Visibility and Context Depth
The most commonly overlooked criterion in tool selection. Keeping a task list isn't enough — why the task was opened, how the decision was made, where the relevant file lives all need to be visible too.
Trello cards are adequate for surface-level context. But they weren't designed to hold the answer to "why was this decision made?"
Jira has deeper context but it's complex to access. Comment threads, attachments, linked issues — they exist but they're scattered.
Jira, Trello, and Alios: A Comparison
Let's look at the three tools against the same criteria:
CRITERION JIRA TRELLO ALIOS
────────────────────────────────────────────────────
Setup time Days Hours Hours
Adoption Hard Easy Easy
Context depth High Low Medium-High
Visibility High Medium High
Scale fit 20+ people 2-8 people 3-20 people
Finance integration None None Yes
Ownership tracking Yes Weak Yes
Decision record Weak None YesThis table doesn't show which tools are good or bad. Each has a different scenario where it fits best.
Where Alios Is Positioned: Lightweight but Visible
As a startup project management tool, Alios is intentionally positioned between the two: Trello's ease of adoption, Jira's depth of visibility.
"Lightweight but visible" means:
Lightweight: Setup completes in a few hours. The team starts using it from day one. No need to design workflows, configure boards, or set permissions. Open a node, assign an owner, write a deadline — that's it.
Visible: Every task has an owner. Every decision's context lives in the node description. Files and links stay inside the task. The questions "where did this end up?" and "why did we decide that?" get answered in the system.
Adding a finance module and operations tracking means Alios covers multiple needs with one tool. Instead of Notion + Jira + a separate accounting tool — one system.
Which Tool for Which Scenario?
Choose Jira when:
Engineering team of 15+ people
Scrum or Kanban methodology is established
Detailed sprint metrics and reporting are needed
Atlassian ecosystem integration is required
Choose Trello when:
Very small team of 2–5 people
A visual Kanban board is sufficient
Context depth doesn't matter
Short-lived, simple project tracking is needed
Choose Alios when:
Early-stage or growth-stage startup of 3–20 people
Jira feels too complex, Trello too shallow
Decision and context record matters alongside task tracking
Operations and finance need to be kept in the same system
Shortening adoption time is a priority
Project memory needs to be preserved even as the team changes
You want to reduce tool count
Tool Selection Isn't a One-Time Decision
The right tool in the early stage can change as the company grows. A startup that begins with Trello moves to Jira when it reaches 15 people.
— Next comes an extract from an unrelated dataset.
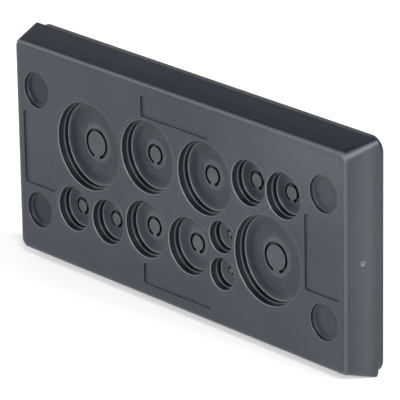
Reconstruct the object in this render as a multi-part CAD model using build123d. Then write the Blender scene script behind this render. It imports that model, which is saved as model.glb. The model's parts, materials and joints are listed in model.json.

A startup that begins with Alios may need more enterprise-grade tools when it becomes a large engineering organization.
What matters is choosing the right tool for the current stage. Building an overly complex system today by thinking about what might happen in the future is the "premature optimization" trap. Setting up Jira for a five-person team should be for how five people will work now — not because you'll be 50 someday.
In startup project management tool selection, the best tool is the one the team actually uses.
Final Thought
The most common mistake when asking Jira or Trello is comparing features. The more useful question is: which team, how many people, at what stage, solving which problem?
Jira is a powerful tool — but its power was designed for a specific scale and complexity. Staying below that scale makes Jira a burden, not a strength.
Alios was designed for this gap: fast setup, high visibility, deep context. Too simple for a large team, exactly right for a small one.